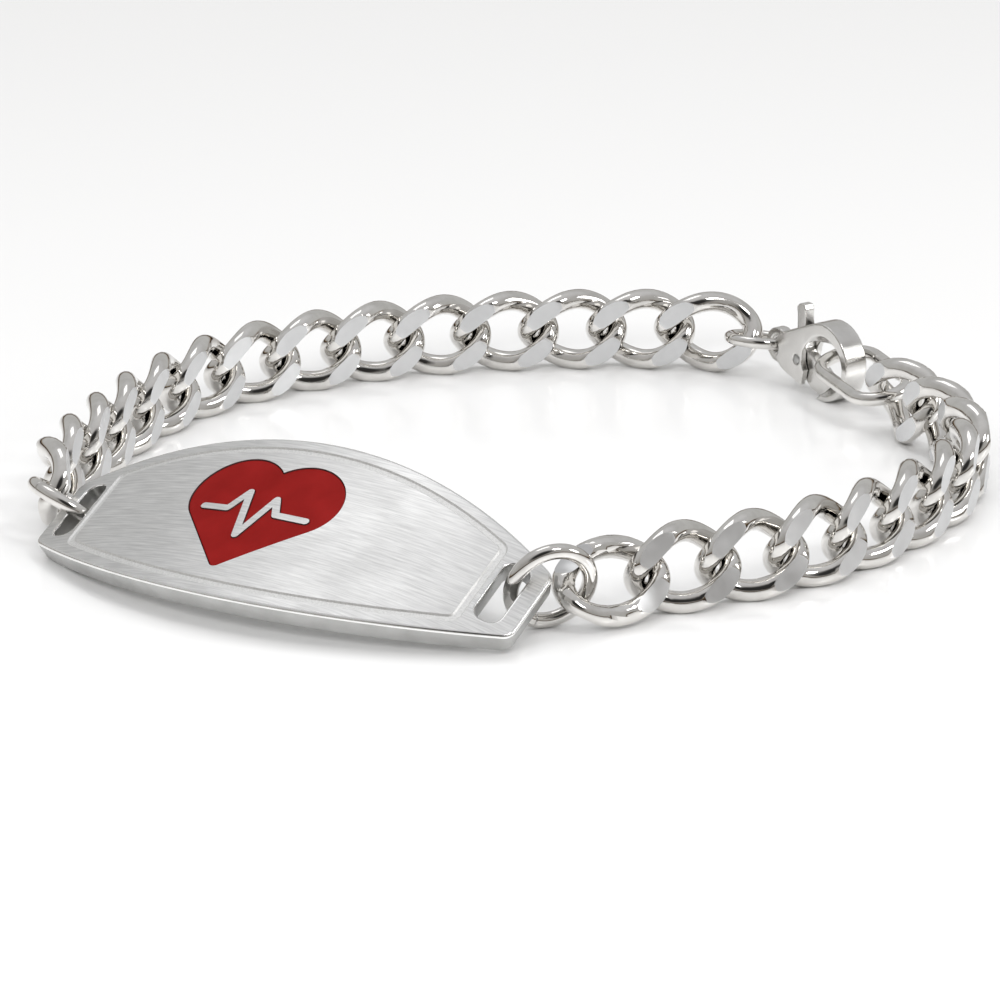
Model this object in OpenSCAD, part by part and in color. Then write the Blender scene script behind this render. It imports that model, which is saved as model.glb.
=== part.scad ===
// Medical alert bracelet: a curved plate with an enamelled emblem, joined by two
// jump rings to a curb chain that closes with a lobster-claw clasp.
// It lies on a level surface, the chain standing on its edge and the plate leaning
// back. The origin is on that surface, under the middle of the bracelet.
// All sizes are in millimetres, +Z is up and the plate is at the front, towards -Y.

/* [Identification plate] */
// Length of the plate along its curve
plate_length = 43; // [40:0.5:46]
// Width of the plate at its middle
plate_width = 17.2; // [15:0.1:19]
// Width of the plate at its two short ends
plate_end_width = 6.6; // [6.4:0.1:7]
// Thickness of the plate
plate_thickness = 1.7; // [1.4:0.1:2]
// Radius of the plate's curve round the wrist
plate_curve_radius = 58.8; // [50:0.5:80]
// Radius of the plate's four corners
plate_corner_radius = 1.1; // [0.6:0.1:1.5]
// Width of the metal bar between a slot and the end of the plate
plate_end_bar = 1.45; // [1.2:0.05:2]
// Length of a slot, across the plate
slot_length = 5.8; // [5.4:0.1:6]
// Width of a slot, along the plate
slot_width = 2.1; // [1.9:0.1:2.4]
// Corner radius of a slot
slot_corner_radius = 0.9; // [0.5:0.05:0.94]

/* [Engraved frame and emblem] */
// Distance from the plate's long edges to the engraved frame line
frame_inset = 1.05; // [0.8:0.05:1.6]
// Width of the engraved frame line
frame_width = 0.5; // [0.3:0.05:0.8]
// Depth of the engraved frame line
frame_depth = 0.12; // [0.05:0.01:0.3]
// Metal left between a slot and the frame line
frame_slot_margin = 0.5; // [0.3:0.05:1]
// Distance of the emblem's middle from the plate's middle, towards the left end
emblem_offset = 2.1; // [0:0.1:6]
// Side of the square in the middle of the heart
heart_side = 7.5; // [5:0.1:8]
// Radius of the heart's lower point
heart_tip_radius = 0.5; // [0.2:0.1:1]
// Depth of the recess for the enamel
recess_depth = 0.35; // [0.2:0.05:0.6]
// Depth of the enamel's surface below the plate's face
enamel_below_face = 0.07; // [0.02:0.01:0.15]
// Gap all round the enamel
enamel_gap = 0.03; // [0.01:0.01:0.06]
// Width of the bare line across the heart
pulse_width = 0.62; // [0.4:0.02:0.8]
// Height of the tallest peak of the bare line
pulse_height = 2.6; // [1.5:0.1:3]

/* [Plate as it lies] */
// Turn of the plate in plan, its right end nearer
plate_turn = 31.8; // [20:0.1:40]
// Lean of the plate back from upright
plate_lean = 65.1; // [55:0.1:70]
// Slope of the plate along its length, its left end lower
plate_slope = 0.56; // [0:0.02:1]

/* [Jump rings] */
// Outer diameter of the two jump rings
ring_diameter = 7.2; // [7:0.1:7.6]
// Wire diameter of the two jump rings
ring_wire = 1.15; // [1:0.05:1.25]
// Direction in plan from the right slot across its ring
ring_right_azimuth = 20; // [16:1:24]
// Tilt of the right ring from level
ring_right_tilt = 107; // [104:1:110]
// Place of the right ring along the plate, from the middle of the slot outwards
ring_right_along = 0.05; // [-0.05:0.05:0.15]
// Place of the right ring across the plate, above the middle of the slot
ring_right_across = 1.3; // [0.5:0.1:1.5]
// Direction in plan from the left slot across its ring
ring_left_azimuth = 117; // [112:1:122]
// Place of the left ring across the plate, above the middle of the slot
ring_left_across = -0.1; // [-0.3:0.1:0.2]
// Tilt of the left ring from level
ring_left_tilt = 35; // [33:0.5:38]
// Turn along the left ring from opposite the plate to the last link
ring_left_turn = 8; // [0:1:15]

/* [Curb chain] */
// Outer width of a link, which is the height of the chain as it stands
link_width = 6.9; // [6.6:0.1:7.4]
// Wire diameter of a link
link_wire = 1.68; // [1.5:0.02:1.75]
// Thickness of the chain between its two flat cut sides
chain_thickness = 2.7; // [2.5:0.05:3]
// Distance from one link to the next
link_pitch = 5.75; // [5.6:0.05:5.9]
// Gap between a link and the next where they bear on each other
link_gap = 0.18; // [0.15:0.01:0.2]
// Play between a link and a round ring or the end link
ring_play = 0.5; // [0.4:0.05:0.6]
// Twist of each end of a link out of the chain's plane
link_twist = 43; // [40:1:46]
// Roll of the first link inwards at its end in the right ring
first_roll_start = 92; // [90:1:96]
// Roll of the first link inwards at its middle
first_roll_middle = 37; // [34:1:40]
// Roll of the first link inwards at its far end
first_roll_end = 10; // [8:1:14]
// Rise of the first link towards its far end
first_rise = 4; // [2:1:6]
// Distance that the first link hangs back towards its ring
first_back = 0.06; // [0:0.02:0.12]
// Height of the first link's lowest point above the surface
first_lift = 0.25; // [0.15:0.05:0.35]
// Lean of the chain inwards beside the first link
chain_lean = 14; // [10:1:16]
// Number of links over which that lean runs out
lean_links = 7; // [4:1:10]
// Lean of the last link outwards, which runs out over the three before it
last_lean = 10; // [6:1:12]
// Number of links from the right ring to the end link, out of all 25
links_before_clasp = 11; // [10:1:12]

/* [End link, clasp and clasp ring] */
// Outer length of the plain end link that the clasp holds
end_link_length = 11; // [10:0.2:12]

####

■ **WHAT YOU ARE ASKED TO DO**: Give back each line above precisely as it stands.

■ **FINISHED ANSWER**:
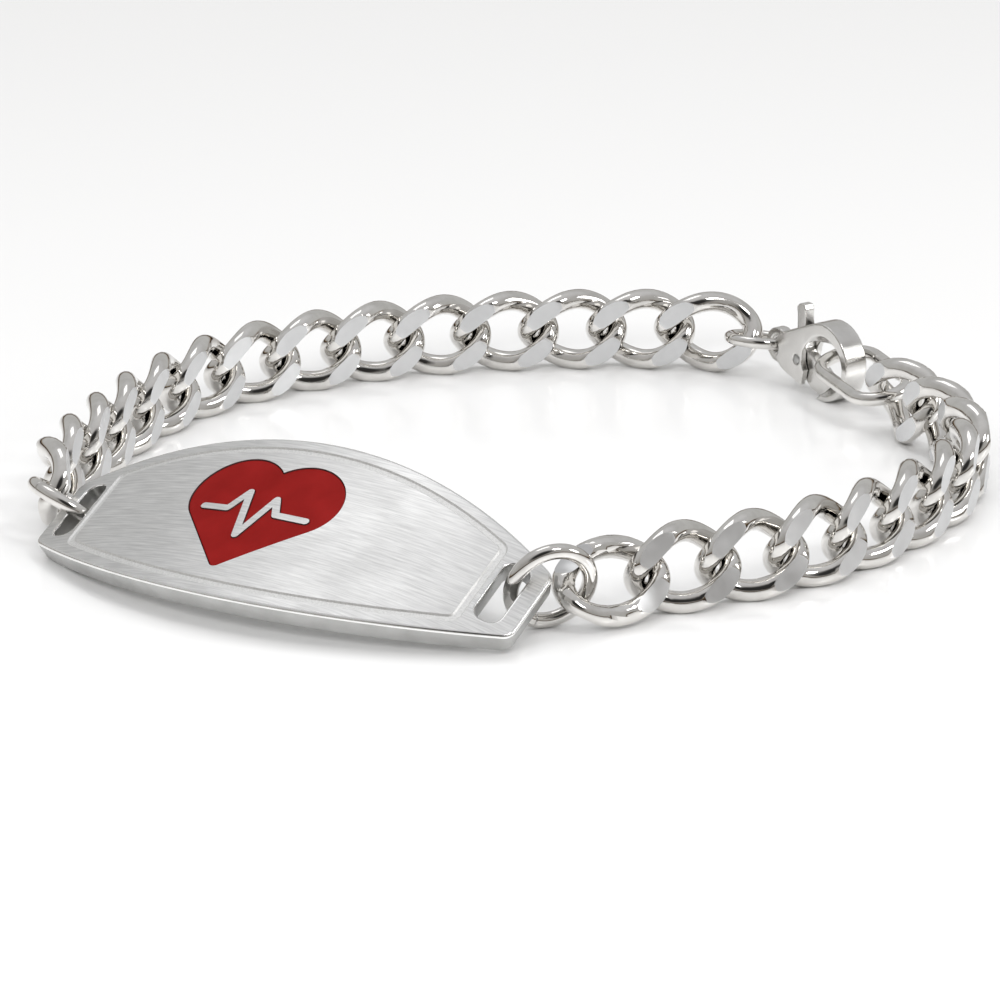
Model this object in OpenSCAD, part by part and in color. Then write the Blender scene script behind this render. It imports that model, which is saved as model.glb.
=== part.scad ===
// Medical alert bracelet: a curved plate with an enamelled emblem, joined by two
// jump rings to a curb chain that closes with a lobster-claw clasp.
// It lies on a level surface, the chain standing on its edge and the plate leaning
// back. The origin is on that surface, under the middle of the bracelet.
// All sizes are in millimetres, +Z is up and the plate is at the front, towards -Y.

/* [Identification plate] */
// Length of the plate along its curve
plate_length = 43; // [40:0.5:46]
// Width of the plate at its middle
plate_width = 17.2; // [15:0.1:19]
// Width of the plate at its two short ends
plate_end_width = 6.6; // [6.4:0.1:7]
// Thickness of the plate
plate_thickness = 1.7; // [1.4:0.1:2]
// Radius of the plate's curve round the wrist
plate_curve_radius = 58.8; // [50:0.5:80]
// Radius of the plate's four corners
plate_corner_radius = 1.1; // [0.6:0.1:1.5]
// Width of the metal bar between a slot and the end of the plate
plate_end_bar = 1.45; // [1.2:0.05:2]
// Length of a slot, across the plate
slot_length = 5.8; // [5.4:0.1:6]
// Width of a slot, along the plate
slot_width = 2.1; // [1.9:0.1:2.4]
// Corner radius of a slot
slot_corner_radius = 0.9; // [0.5:0.05:0.94]

/* [Engraved frame and emblem] */
// Distance from the plate's long edges to the engraved frame line
frame_inset = 1.05; // [0.8:0.05:1.6]
// Width of the engraved frame line
frame_width = 0.5; // [0.3:0.05:0.8]
// Depth of the engraved frame line
frame_depth = 0.12; // [0.05:0.01:0.3]
// Metal left between a slot and the frame line
frame_slot_margin = 0.5; // [0.3:0.05:1]
// Distance of the emblem's middle from the plate's middle, towards the left end
emblem_offset = 2.1; // [0:0.1:6]
// Side of the square in the middle of the heart
heart_side = 7.5; // [5:0.1:8]
// Radius of the heart's lower point
heart_tip_radius = 0.5; // [0.2:0.1:1]
// Depth of the recess for the enamel
recess_depth = 0.35; // [0.2:0.05:0.6]
// Depth of the enamel's surface below the plate's face
enamel_below_face = 0.07; // [0.02:0.01:0.15]
// Gap all round the enamel
enamel_gap = 0.03; // [0.01:0.01:0.06]
// Width of the bare line across the heart
pulse_width = 0.62; // [0.4:0.02:0.8]
// Height of the tallest peak of the bare line
pulse_height = 2.6; // [1.5:0.1:3]

/* [Plate as it lies] */
// Turn of the plate in plan, its right end nearer
plate_turn = 31.8; // [20:0.1:40]
// Lean of the plate back from upright
plate_lean = 65.1; // [55:0.1:70]
// Slope of the plate along its length, its left end lower
plate_slope = 0.56; // [0:0.02:1]

/* [Jump rings] */
// Outer diameter of the two jump rings
ring_diameter = 7.2; // [7:0.1:7.6]
// Wire diameter of the two jump rings
ring_wire = 1.15; // [1:0.05:1.25]
// Direction in plan from the right slot across its ring
ring_right_azimuth = 20; // [16:1:24]
// Tilt of the right ring from level
ring_right_tilt = 107; // [104:1:110]
// Place of the right ring along the plate, from the middle of the slot outwards
ring_right_along = 0.05; // [-0.05:0.05:0.15]
// Place of the right ring across the plate, above the middle of the slot
ring_right_across = 1.3; // [0.5:0.1:1.5]
// Direction in plan from the left slot across its ring
ring_left_azimuth = 117; // [112:1:122]
// Place of the left ring across the plate, above the middle of the slot
ring_left_across = -0.1; // [-0.3:0.1:0.2]
// Tilt of the left ring from level
ring_left_tilt = 35; // [33:0.5:38]
// Turn along the left ring from opposite the plate to the last link
ring_left_turn = 8; // [0:1:15]

/* [Curb chain] */
// Outer width of a link, which is the height of the chain as it stands
link_width = 6.9; // [6.6:0.1:7.4]
// Wire diameter of a link
link_wire = 1.68; // [1.5:0.02:1.75]
// Thickness of the chain between its two flat cut sides
chain_thickness = 2.7; // [2.5:0.05:3]
// Distance from one link to the next
link_pitch = 5.75; // [5.6:0.05:5.9]
// Gap between a link and the next where they bear on each other
link_gap = 0.18; // [0.15:0.01:0.2]
// Play between a link and a round ring or the end link
ring_play = 0.5; // [0.4:0.05:0.6]
// Twist of each end of a link out of the chain's plane
link_twist = 43; // [40:1:46]
// Roll of the first link inwards at its end in the right ring
first_roll_start = 92; // [90:1:96]
// Roll of the first link inwards at its middle
first_roll_middle = 37; // [34:1:40]
// Roll of the first link inwards at its far end
first_roll_end = 10; // [8:1:14]
// Rise of the first link towards its far end
first_rise = 4; // [2:1:6]
// Distance that the first link hangs back towards its ring
first_back = 0.06; // [0:0.02:0.12]
// Height of the first link's lowest point above the surface
first_lift = 0.25; // [0.15:0.05:0.35]
// Lean of the chain inwards beside the first link
chain_lean = 14; // [10:1:16]
// Number of links over which that lean runs out
lean_links = 7; // [4:1:10]
// Lean of the last link outwards, which runs out over the three before it
last_lean = 10; // [6:1:12]
// Number of links from the right ring to the end link, out of all 25
links_before_clasp = 11; // [10:1:12]

/* [End link, clasp and clasp ring] */
// Outer length of the plain end link that the clasp holds
end_link_length = 11; // [10:0.2:12]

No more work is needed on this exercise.